RSVG widerspricht den Angaben des Betriebsrates
Die RSVG widerspricht den vom Betriebsrat gemachten Angaben bezüglich der Dienstzeiten. „Die durchschnittliche wöchentliche Arbeitszeit beträgt 39 Stunden und ein Dienst ist durchschnittlich 7,8 Stunden lang. Diese Vorgaben werden eingehalten und entsprechen den tariflichen Vereinbarungen“, schreibt Unternehmenssprecherin Melanie Matyschok auf Anfrage. Natürlich gebe es Schwankungen – „wichtig ist aber, dass der Durchschnitt eingehalten wird.“
Auf die Frage, ob sich derzeit Überstunden bei den Busfahrerinnen und Busfahrern der RSVG häuften, fällt Matyschoks Antwort unmissverständlich aus. „Nein“, schreibt die Unternehmenssprecherin.
Auch die hohe Zahl der Abgänge sei falsch. Mitarbeiter seien vor dem Renteneintritt verpflichtet, das Arbeitsverhältnis selbst zu kündigen. „Diese Kündigungen hat der Betriebsrat einbezogen, sodass diese Zahl den tatsächlichen Kündigungen widerspricht“, schreibt die RSVG-Sprecherin.

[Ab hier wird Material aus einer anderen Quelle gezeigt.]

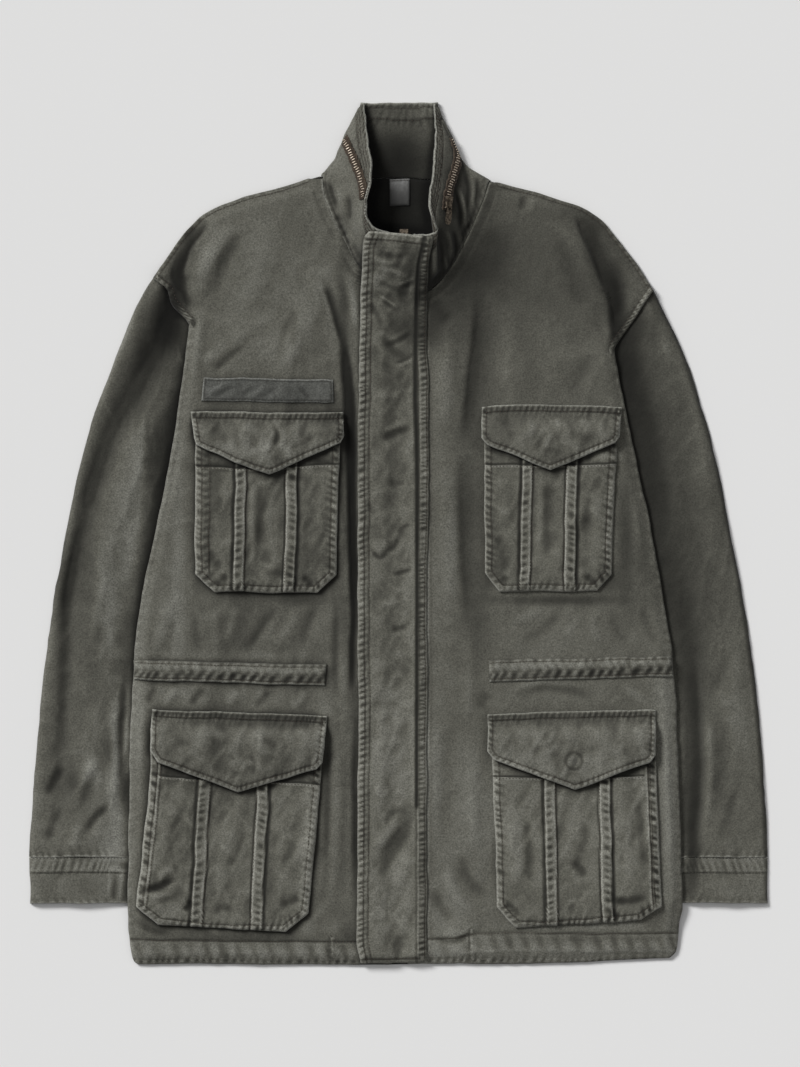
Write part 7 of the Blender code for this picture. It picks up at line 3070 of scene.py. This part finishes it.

Elf Kündigungen seien seit dem vergangenen Jahr ausgesprochen worden. „Davon sind es sieben Eigenkündigungen und vier Kündigungen während der Probezeit, da die Leistung nicht unseren Erwartungen entsprach.“ Zehn bis 15 Fahrer würden der RSVG derzeit fehlen. Bei der Ausbildung gebe es Unterstützung von einer ortsansässigen Fahrschule.
Gewerkschaft und Betriebsrat, die den Personalmangel deutlich höher beziffern, hoffen, dass sich die Politik stärker in die Auseinandersetzung einschaltet. „Seit die Medien intensiver über unsere Probleme berichten, werden Politiker von Fahrgästen auf das Thema angesprochen, das bekommen wir mit“, sagt Papazoglou. Da Vertreter der Kreispolitik im RSVG-Aufsichtsrat vertreten seien, hätten sie Einfluss auf die Unternehmenspolitik.
Bislang nicht im Aufsichtsrat der RSVG vertreten sind dagegen die Beschäftigten. Das müsste sich ändern, wenn die Zahl der Beschäftigten die Marke von 500 übersteigt. Auch dieser Umstand könnte eine Rolle spielen, wenn das Fahrpersonal nicht im nötigen Umfang aufgestockt werde, mutmaßt man bei Gewerkschaft und Betriebsrat.